Change
When I was ten, the world could not change quickly enough to suit me. When I was twenty, I believed my springtime world would never change at all. When I was thirty, I was old enough to know how wrong I had been at twenty. When forty arrived, I began to realize, not always happily, that change was inevitable. Now, well into my forties, I understand that change is one of the few things in life that is constant and unchangeable.

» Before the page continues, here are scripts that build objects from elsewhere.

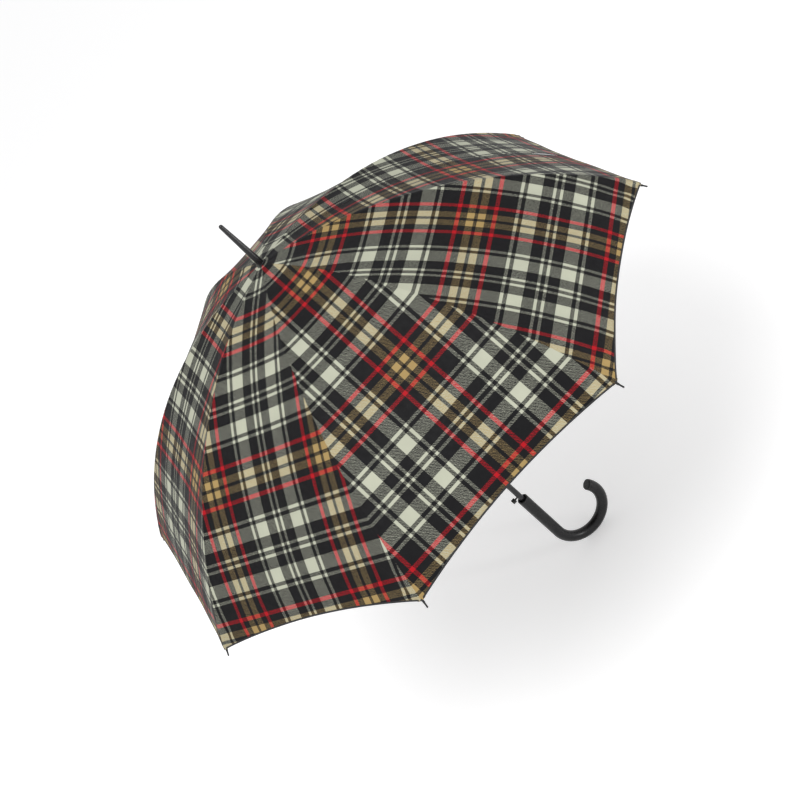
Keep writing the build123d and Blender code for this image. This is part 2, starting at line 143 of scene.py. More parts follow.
# How far the inner cloth lies below the outer where it runs on under it, and over what length
TUCK_DEPTH = 0.0006
TUCK_LENGTH = 0.0015


class UmbrellaCanopySizes(bpy.types.PropertyGroup):
    """The canopy's sizes; the ribs follow one circular arc, measured along from the crown."""

    rib_length: bpy.props.FloatProperty(
        name="Rib length", description="Length of the cloth along a rib", default=0.570, unit="LENGTH"
    )
    bracket_arc: bpy.props.FloatProperty(
        name="Bracket place",
        description="Length along the rib to the stretcher's bracket, where the rib flexes",
        default=0.283,
        unit="LENGTH",
    )
    crown_slope: bpy.props.FloatProperty(
        name="Crown slope",
        description="The rib's fall at the crown",
        default=math.radians(5),
        subtype="ANGLE",
    )
    rim_slope: bpy.props.FloatProperty(
        name="Rim slope",
        description="The rib's fall at the rim",
        default=math.radians(55),
        subtype="ANGLE",
    )
    crown_radius: bpy.props.FloatProperty(
        name="Crown radius", description="Where the panels start", default=0.012, unit="LENGTH"
    )
    scallop: bpy.props.FloatProperty(
        name="Scallop",
        description="How far the rim curves in between tips",
        default=0.016,
        unit="LENGTH",
    )
    hollow: bpy.props.FloatProperty(
        name="Hollow",
        description="How far a stretched panel is pulled in between its ribs",
        default=0.0045,
        unit="LENGTH",
    )
    overlap: bpy.props.FloatProperty(
        name="Overlap",
        description="How far the inner cloth runs on under the outer cloth in the middle of a panel",
        default=0.014,
        unit="LENGTH",
    )
    cloth: bpy.props.FloatProperty(
        name="Cloth", description="Thickness of the cloth", default=0.00035, unit="LENGTH"
    )
    hem: bpy.props.FloatProperty(
        name="Hem", description="Width of the black hem", default=0.0022, unit="LENGTH"
    )
    seam: bpy.props.FloatProperty(
        name="Seam", description="Half width of the felled seam on a rib", default=0.0070, unit="LENGTH"
    )
    thread: bpy.props.FloatProperty(
        name="Thread", description="Radius of the threads", default=0.00035, unit="LENGTH"
    )


class UmbrellaClothColours(bpy.types.PropertyGroup):
    """The dyed threads' colours, as they are seen on a display."""

    black: bpy.props.FloatVectorProperty(
        name="Black",
        description="The ground colour",
        default=(0.105, 0.103, 0.112),
        subtype="COLOR_GAMMA",
    )
    red: bpy.props.FloatVectorProperty(
        name="Red", description="The red stripe", default=(0.82, 0.095, 0.15), subtype="COLOR_GAMMA"
    )
    tan: bpy.props.FloatVectorProperty(
        name="Tan",
        description="The paired tan stripes",
        default=(0.77, 0.65, 0.42),
        subtype="COLOR_GAMMA",
    )
    white: bpy.props.FloatVectorProperty(
        name="Ivory", description="The ivory stripes", default=(0.86, 0.87, 0.78), subtype="COLOR_GAMMA"
    )
    twill: bpy.props.FloatProperty(
        name="Twill", description="Pitch of the twill's diagonal lines", default=0.0027, unit="LENGTH"
    )


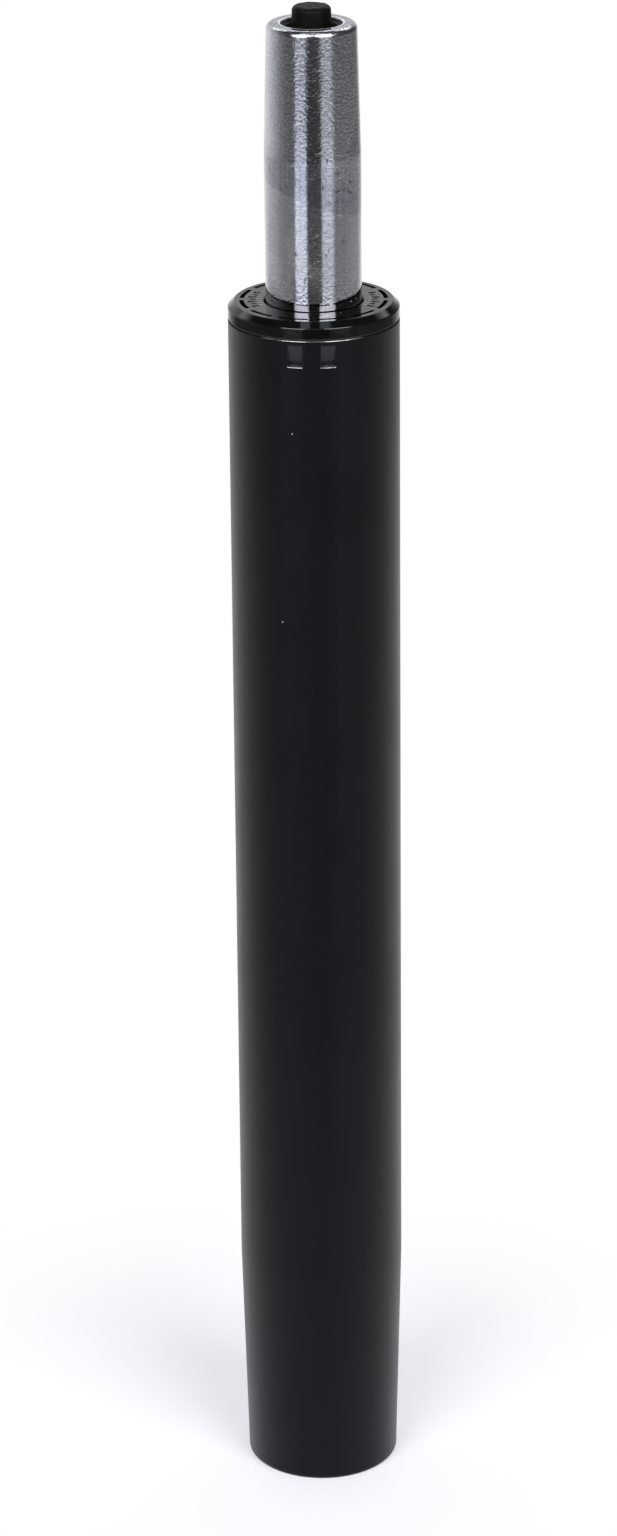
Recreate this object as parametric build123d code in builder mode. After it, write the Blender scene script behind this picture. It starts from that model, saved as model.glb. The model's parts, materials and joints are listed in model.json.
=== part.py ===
from build123d import *

import os
from math import asin, cos, degrees, radians, sin, tan

# Height-adjustable gas lift column of a tall work chair, fully lowered.
# Millimetres, +Z up the axis, origin at the centre of the foot's end face, front towards -Y.
# Every piece is listed from the column inwards, and the stack is built from the foot upwards.

# Column tube
column_diameter = 50.0
column_wall = 2.0
column_length = 372.0
column_cone_length = 70.0
taper_half_angle = 1.4378  # degrees, the self-locking chair taper of 1 deg 26 min 16 s
rim_edge_radius = 0.5
foot_corner_radius = 1.6
foot_inner_radius = 0.6
foot_lip_width = 2.8
foot_lip_edge_radius = 0.5

# Tabs pressed inwards below the rim, in pairs, the first pair at the front
front_azimuth = -90.0
tab_pair_count = 2
tab_width = 4.55
tab_spacing = 9.6
tab_bend_drop = 1.6
tab_length = 5.0
tab_push = 1.5
tab_slot_height = 1.25
tab_play = 0.2

# Guide bush and its collar
collar_wall_height = 3.5
collar_shoulder_height = 1.75
collar_shoulder_width = 1.85
collar_edge_radius = 0.45
bush_length = 95.0
bush_press_gap = 0.05
bush_running_gap = 0.05
bush_bore_wall = 2.4
bush_skin = 1.4
bush_end_chamfer = 0.8
bush_lead_width = 0.7
bush_lead_depth = 0.9
pocket_count = 12
pocket_rib_angle = 6.0
pocket_roof = 5.0

# Arc slots and plain scale strokes on the collar's face
slot_count = 12
slot_circle_radius = 21.0
slot_width = 1.3
slot_bridge_angle = 6.0
slot_depth = 3.0
stroke_count = 7
stroke_pitch = 7.5
stroke_start_radius = 17.0
stroke_long = 2.3
stroke_short = 1.4
stroke_width = 0.5
stroke_height = 0.2

# Dished plate welded into the foot
plate_thickness = 2.5
plate_rise = 6.0
plate_weld_gap = 0.05
plate_rim_width = 4.8
plate_slope_width = 2.5
plate_edge_radius = 0.9

# Thrust bearing on the plate
ball_diameter = 4.0
ball_count = 9
ball_circle_diameter = 18.0
ball_gap = 0.05
race_diameter = 25.0
race_thickness = 2.0
race_groove_depth = 0.6
race_edge = 0.3
cage_thickness = 1.6
cage_edge_play = 0.5
cage_bore_play = 1.6
cage_pocket_play = 0.15

# Piston rod, its shoulder and its foot clip
rod_diameter = 10.0
stub_diameter = 8.0
stub_plate_gap = 0.2
stub_race_gap = 0.3
stub_fit_gap = 0.1
rod_end_length = 2.0
rod_end_chamfer = 0.6
shoulder_washer_diameter = 24.0
shoulder_washer_thickness = 2.0
retaining_washer_diameter = 18.0
retaining_washer_thickness = 1.5
thrust_play = 0.1
clip_diameter = 13.0
clip_thickness = 1.0
clip_groove_depth = 0.8
clip_groove_play = 0.05
clip_mouth_width = 5.8

# Rubber bump stop
bump_diameter = 22.0
bump_length = 20.0
bump_bore_gap = 0.1
bump_edge_radius = 1.5
bump_waist_depth = 1.6
bump_waist_radius = 3.0
bump_play = 0.3

# Pressure tube
tube_diameter = 28.0
tube_wall = 1.5
tube_length = 419.2
tube_cone_length = 37.7
tube_top_opening = 17.8
tube_top_edge_radius = 1.8
tube_top_lip_radius = 0.5
tube_foot_opening = 15.0
tube_foot_edge_radius = 2.0
tube_inner_edge_radius = 0.6
tube_fit_gap = 0.05

# Rod guide stack in the tube's foot
end_washer_thickness = 2.0
rod_guide_length = 12.0
rod_seal_length = 7.0
rod_seal_lip_depth = 2.5
rod_seal_lip_width = 1.6
seal_washer_thickness = 1.5
rod_running_gap = 0.05
washer_rod_gap = 0.3
foot_ring_thickness = 3.0
foot_spigot_length = 5.0
foot_slot_count = 6
foot_slot_width = 2.5
foot_slot_depth = 2.0

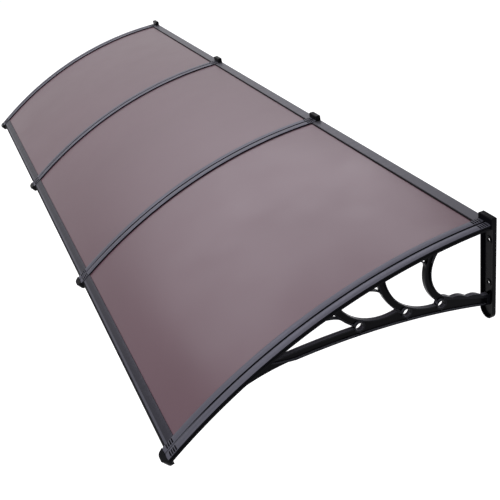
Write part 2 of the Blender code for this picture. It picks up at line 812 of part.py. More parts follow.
def add_panel(number, start, end, finishes):
    """A sheet with the strips, gasket and seal on its edges, between two bracket centres."""
    inset = TONGUE_WIDTH / 2 + EXPANSION_GAP
    at_strip = STRIP_WIDTH / 2 + FIT
    at_cap = max(at_strip, PLATE_WIDTH / 2 + CAP_OVERHANG + FIT)
    low, high = start + inset, end - inset
    section = [(low, FIT), (high, FIT), (high, SHEET_FACE), (low, SHEET_FACE)]
    sheet = swept(f"sheet_{number}", section, CAP_ANGLE, SHEET_ANGLE)
    sheet.data.materials.append(finishes["sheet"])
    edges = (
        ("rear_strip", rear_section(), at_cap, "strip"),
        ("rear_gasket", gasket_section(), at_cap, "rubber"),
        ("front_strip", front_section(), at_strip, "strip"),
        ("front_seal", seal_section(), at_strip, "rubber"),
    )
    for name, outline, clear, finish in edges:
        piece = prism(f"{name}_{number}", outline, side, start + clear, end - clear)
        piece.data.materials.append(finishes[finish])


def main():
    clear_scene()
    finishes = {
        "bracket": material("black_moulding", (0.012, 0.012, 0.014), 0.35),
        "strip": material("grey_strip", (0.16, 0.16, 0.18), 0.38, 0.6),
        "sheet": material("brown_sheet", (0.17, 0.12, 0.13), 0.32),
        "rubber": material("black_rubber", (0.010, 0.010, 0.011), 0.7),
    }
    bracket = bracket_mesh()
    bracket.materials.append(finishes["bracket"])
    strip = strip_mesh()
    strip.materials.append(finishes["strip"])
    for number, x in enumerate(BRACKET_PLACES, 1):
        add(f"bracket_{number}", bracket, x)
        add(f"press_strip_{number}", strip, x)
    for number, (start, end) in enumerate(zip(BRACKET_PLACES, BRACKET_PLACES[1:]), 1):
        add_panel(number, start, end, finishes)


main()
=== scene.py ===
import math
from types import SimpleNamespace

import bmesh
import bpy
from mathutils import Matrix, Quaternion, Vector


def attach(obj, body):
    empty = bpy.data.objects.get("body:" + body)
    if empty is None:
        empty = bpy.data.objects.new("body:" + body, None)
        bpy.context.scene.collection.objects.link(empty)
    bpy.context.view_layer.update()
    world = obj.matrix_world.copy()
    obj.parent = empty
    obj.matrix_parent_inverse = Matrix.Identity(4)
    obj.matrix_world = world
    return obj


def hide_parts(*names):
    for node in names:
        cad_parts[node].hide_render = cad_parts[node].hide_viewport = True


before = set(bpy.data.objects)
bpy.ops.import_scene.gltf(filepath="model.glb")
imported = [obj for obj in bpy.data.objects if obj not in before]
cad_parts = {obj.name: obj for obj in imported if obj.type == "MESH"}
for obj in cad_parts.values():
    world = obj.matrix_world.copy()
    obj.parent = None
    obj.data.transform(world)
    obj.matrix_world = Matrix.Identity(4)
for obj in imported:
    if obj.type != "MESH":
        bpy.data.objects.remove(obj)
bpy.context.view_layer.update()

# Sizes are the CAD model's own, in metres. The wall is Y = 0, and the canopy reaches forward along
# -Y. A side outline is drawn as (run, height) with run = -Y, and a rise is above the arms' seat.
PANELS = 3
PITCH = 1.0  # from one bracket to the next
RUN, DROP = 1.0, 0.33  # how far the seat of the arms reaches, and how much it falls
FIT = 0.0003  # room between neighbouring pieces

# Upper arm, and the core under it with its webs and rims
ARM_WIDTH, FLANGE = 0.048, 0.003
LIP, LIP_DEPTH = 0.0025, 0.007
CORE_WIDTH, ARM_CORE_DEPTH = 0.014, 0.012
WEB, RIM = 0.0035, 0.0035

# Lower arm: an arch, and the band in which it climbs to the upper arm over the gusset
ARCH_TOP_RUN, ARCH_TOP, ARCH_FOOT = 0.56, -0.189, -0.266
LOWER_ARM_DEPTH, JUNCTION_ROUND = 0.028, 0.045
BAND_KNEE_ALONG, BAND_KNEE_UP = 0.55, 0.15
GUSSET_BEHIND, GUSSET_AHEAD, GUSSET_DEPTH = 0.088, 0.172, 0.015

# Scrolls: the run of each one's boss, the way from the boss to the circle's centre, and how far the
# boss lies outside the circle
BOSS_RUNS = 0.167, 0.278, 0.424
CENTRES_BEHIND = 0.0765, 0.102, 0.082
CENTRES_ABOVE = 0.104, 0.148, 0.147
BOSSES_OUTSIDE = 0.0241, 0.0168, 0.0203
SCROLL_BAND = 0.022
FORK_DROP, FORK_REACH, FORK_RIB = 0.047, 0.045, 0.0045
BOSS_RISE, BOSS_RADIUS, BOSS_HOLE_RADIUS = 0.0285, 0.0165, 0.012
BOSS_PROUD, BOSS_RIB = 0.001, 0.004
CORNER_ROUND = 0.005
WAVES, WAVE_START, WAVE_RISE, WAVE_HEIGHT = 3, 0.158, 0.038, 0.0065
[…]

All of that should not be surprising. At the center of our faith as Christians, deep within the symbolism of the Cross and the Resurrection, is the ebb and flow of death and rebirth—in a word, change. Even so, most of us don’t like change. Something about it calls up the specter of uncertainty and confusion, and we would much prefer our lives to be ordered and our surroundings controlled. If nothing else, experience should teach us that such hopes are rarely met. In fact, as someone once said, we would be wiser to expect the unexpected and find within it opportunities for growth and new reasons for celebration.
Isn’t that, after all, one of the messages of our Christian faith? Renewal is always the child of change. New beginnings are always accompanied by endings. In the language of the gospels, Resurrection is born of the pain of Crucifixion. Far from fearing that reality, Christians have always boldly celebrated it and found its apparent paradox the key to living life unafraid, unbowed, and triumphantly hopeful.